Kematian Otto memperpanjang kematian gajak jinak. Pada 2020 dua gajah jinak mati. Pada Agustus 2020, gajah jinak jantan di CRU Sampoiniet, Kabupaten Aceh Jaya, mati mendadak, dan September 2020 seekor gajah jinak mati.
Oleh
ZULKARNAINI
·2 menit baca
BANDA ACEH, KOMPAS — Kematian gajah jinak bernama Otto di Conservation Response Unit, pusat mitigasi konflik satwa di Cot Girek, Kabupaten Aceh Utara, mengejutkan dunia konservasi di Aceh. Semua penyelidikan terhadap kasus kematian gajah di Aceh harus dilakukan terbuka dan berujung efek jera.
Kematian Otto, gajah sumatera (Elephasmaximus sumatranus) berusia 25 tahun, terjadi pada Minggu (27/12/2020). Namun, kabar kematiannya baru beredar pada Jumat, 1 Januari, atau lima hari setelahnya.
Ironisnya, usia Otto masih muda dan selama ini dirawat berkala tim khusus di Conservation Response Unit (CRU) itu. Kehilangannya semakin berlipat karena Otto yang ditangkap di Aceh Jaya beberapa tahun lalu itu adalah garda depan penengah konflik gajah liar dengan manusia di Aceh Utara.
Kematian Otto memperpanjang kematian gajak jinak di Aceh. Pada Agustus 2020, gajah jinak jantan di CRU Sampoiniet, Kabupaten Aceh Jaya, mati mendadak. Sebulan kemudian, seekor gajah jinak betina di CRU Peusangan, Kabupaten Bener Meriah, mati setelah diserang gajah liar.
Data dari Balai Konservasi Sumber Daya Alam (BKSDA) Aceh periode 2016-2020, jumlah gajah mati 42 ekor. Sebanyak 57 persen dipicu konflik, mati alami (33 persen), dan perburuan (10 persen).

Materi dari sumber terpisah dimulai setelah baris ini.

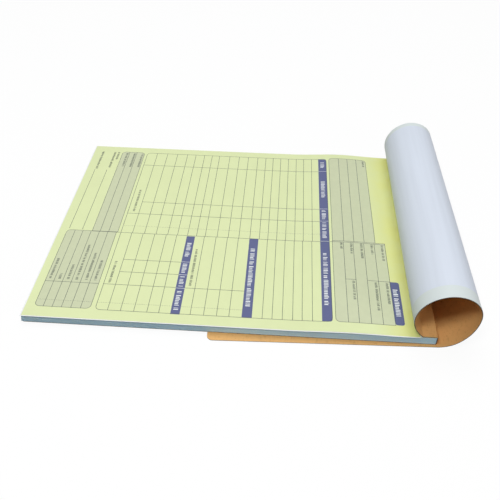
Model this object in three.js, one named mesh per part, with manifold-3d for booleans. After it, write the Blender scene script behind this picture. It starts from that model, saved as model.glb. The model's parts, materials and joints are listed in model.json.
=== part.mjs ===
// A carbonless invoice book: two-part sets stitched into a board cover at the head. The front
// flap of the cover is folded back over the head, rolled into a loose tube and tucked under the pad.
// Millimetres, +Z up. x runs from the foot of the page towards its head, y from the near edge to
// the far edge. Pieces are laid out from the head edge of the pad and moved to the origin at the end.
import * as THREE from 'three';
import { mergeVertices } from 'three/addons/utils/BufferGeometryUtils.js';
import Module from 'manifold-3d';

// Page
const pageWidth = 215.9;
const formLength = 279.4;
const stubLength = 11.1;
const leafThickness = 0.06;
const leafAir = 0.006;
const perforationGap = 0.2;

// Pad
const setCount = 50;
const looseSetCount = 3;
const setsPerBlock = 5;
const leavesPerSet = 2;

// Cover board
const boardThickness = 0.5;
const tailAir = 0.02;
const spineClearance = 0.3;
const stubPanelLength = 9.5;
const scoreGap = 0.4;

// Front flap, rolled up
const flapLength = 285.8;
const stripsBehindCrown = 4;
const stripsAfterCrown = 4;
const creaseGap = 0.24;
const flapCornerRadius = 4;
const startAngle = 142;
const shoulderAngle = -130;
const backRadius = 22.8;
const crownBackRadius = 23.1;
const crownFrontRadius = 19.6;
const rollClearance = 0.3;
const floorAngle = -180;
const apexDistance = 3924;

// Wire stitches
const stitchCount = 3;
const stitchPitch = 60;
const stitchSpan = 13;
const stitchFromHead = 5;
const wireWidth = 0.7;
const wireThickness = 0.4;
const wireClearance = 0.12;
const wireBendRadius = 0.35;
const clinchLength = 4.5;

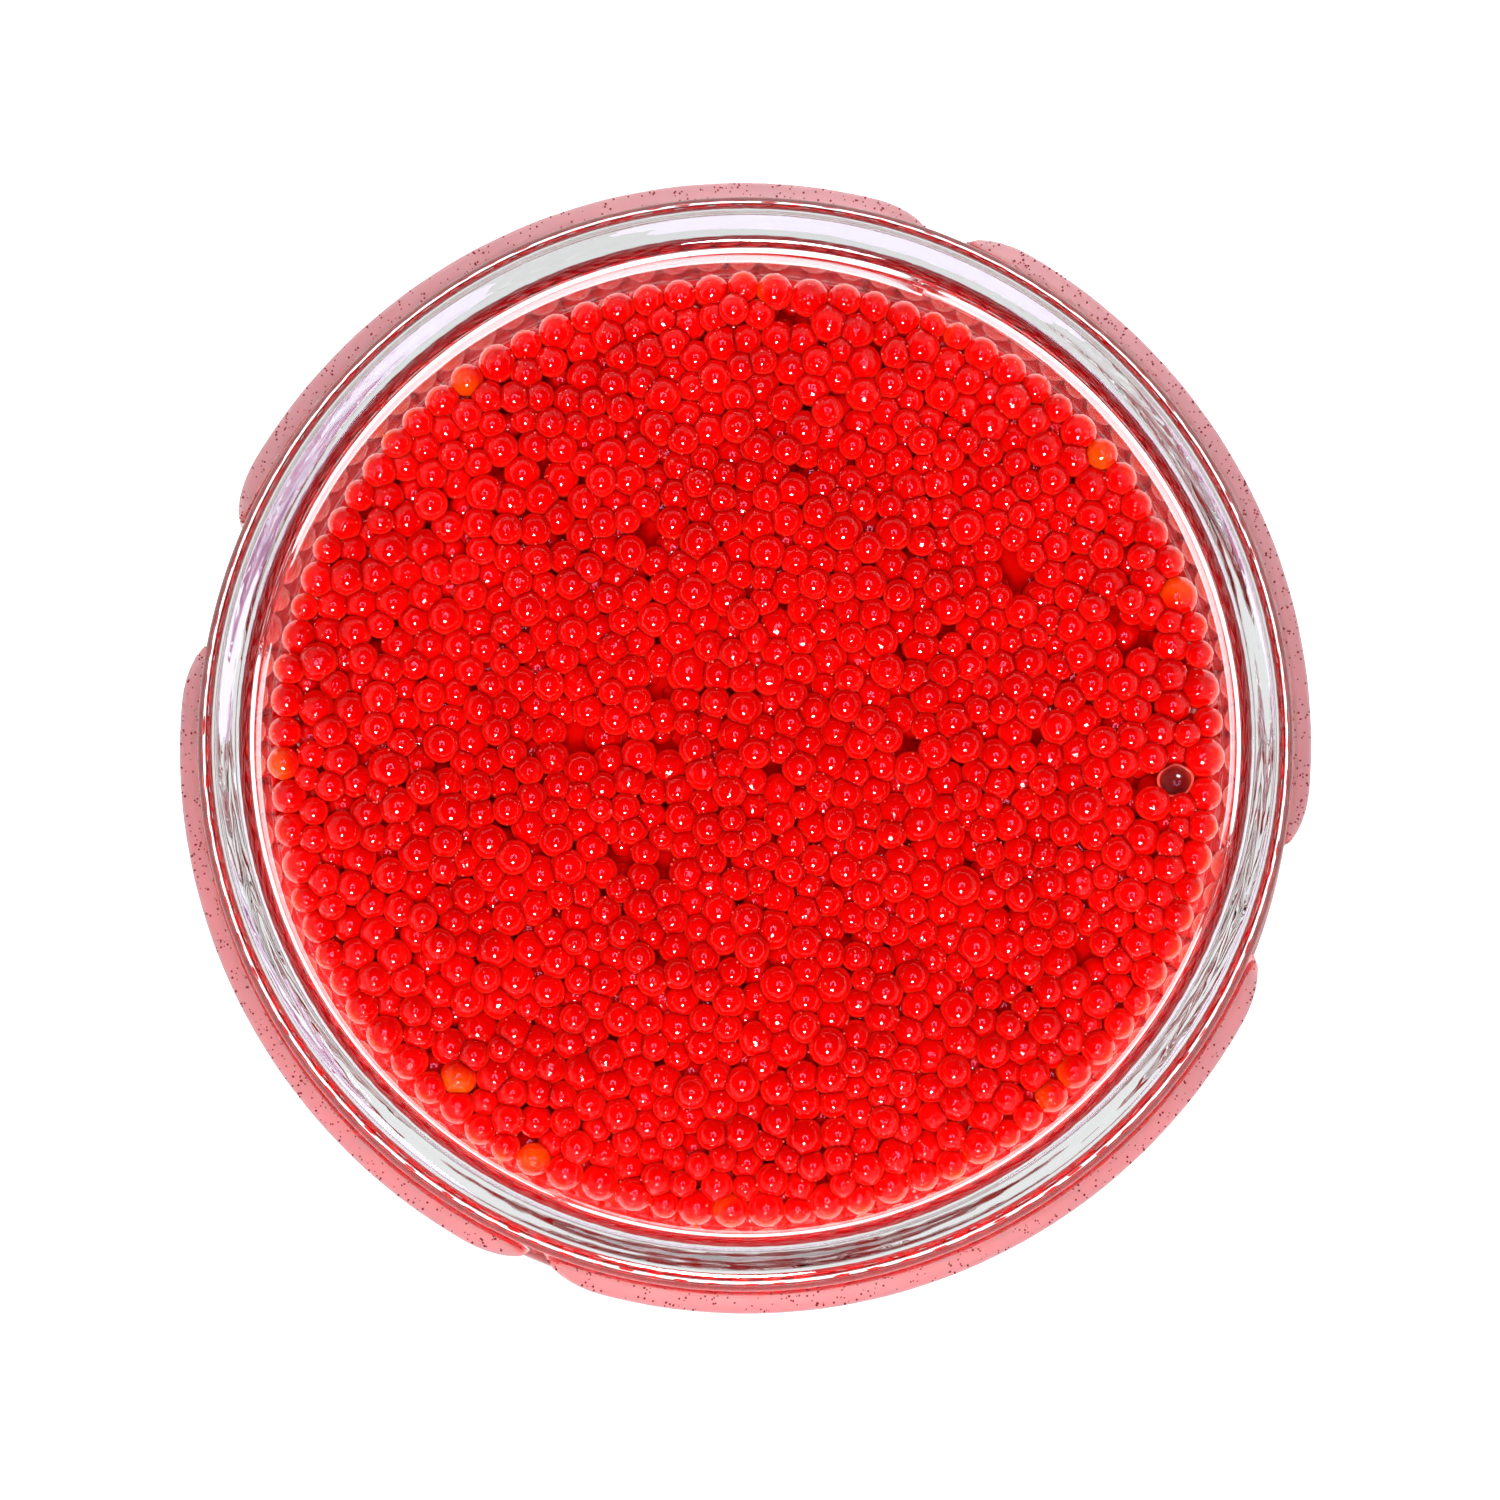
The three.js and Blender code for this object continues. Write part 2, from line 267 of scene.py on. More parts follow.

Kepala BKSDA Aceh Agus Arianto, Sabtu (2/1/2020), menegaskan, tidak menutup informasi kematian gajah jinak itu. Tim medis masih memeriksa penyebab kematian. Agus menambahkan, dari hasil nekropsi, sejauh ini ditemukan perubahan warna di bagian usus, yaitu menghitam. Selain itu, ada juga manifestasi endoparasit atau parasit yang tumbuh dalam organ.
Tim medis juga mengambil beberapa sampel berupa jantung, hati, paru-paru, limpa, usus, feses, lidah, untuk diperiksa di Laboratorium Forensik Mabes Polri. Sementara sepasang gading disimpan polisi hingga selesai proses hukum.
”Tim medis sudah mengambil sampel untuk uji lab. Nanti, hasilnya kami infokan kembali,” kata Agus.
Direktur Flora Fauna Aceh Dewa Gumay mendesak BKSDA Aceh membuka hasil investigasi kematian gajah jinak. Dewa mengatakan, dalam beberapa kasus sebelumnya, usus yang menghitam diduga kuat dipicu racun.
”Untuk BKSDA Aceh, kita harapkan lebih transparan agar menjadi masukan yang konstruktif dalam menyusun arah kebijakan perlindungan gajah,” ujar Dewa.
Sebelumnya, Wakil Direktur Reserse Kriminal Khusus Polda Aceh Ajun Komisaris Besar Hairajadi mengatakan, polisi bakal menyelidiki semua kasus kematian gajah. Kematian gajah di Pidie, misalnya, akibat tersengat pagar listrik di kebun warga. Pemasang kabel di kebun itu lantas dijadikan tersangka.
Akan tetapi, kata Hairajadi vonis terhadap terdakwa kasus kejahatan satwa liar masih rendah. Akibatnya, tidak memberikan efek jera. ”Kami berharap ada putusan tinggi agar memberikan efek jera bagi para pelaku,” kata Hairajadi.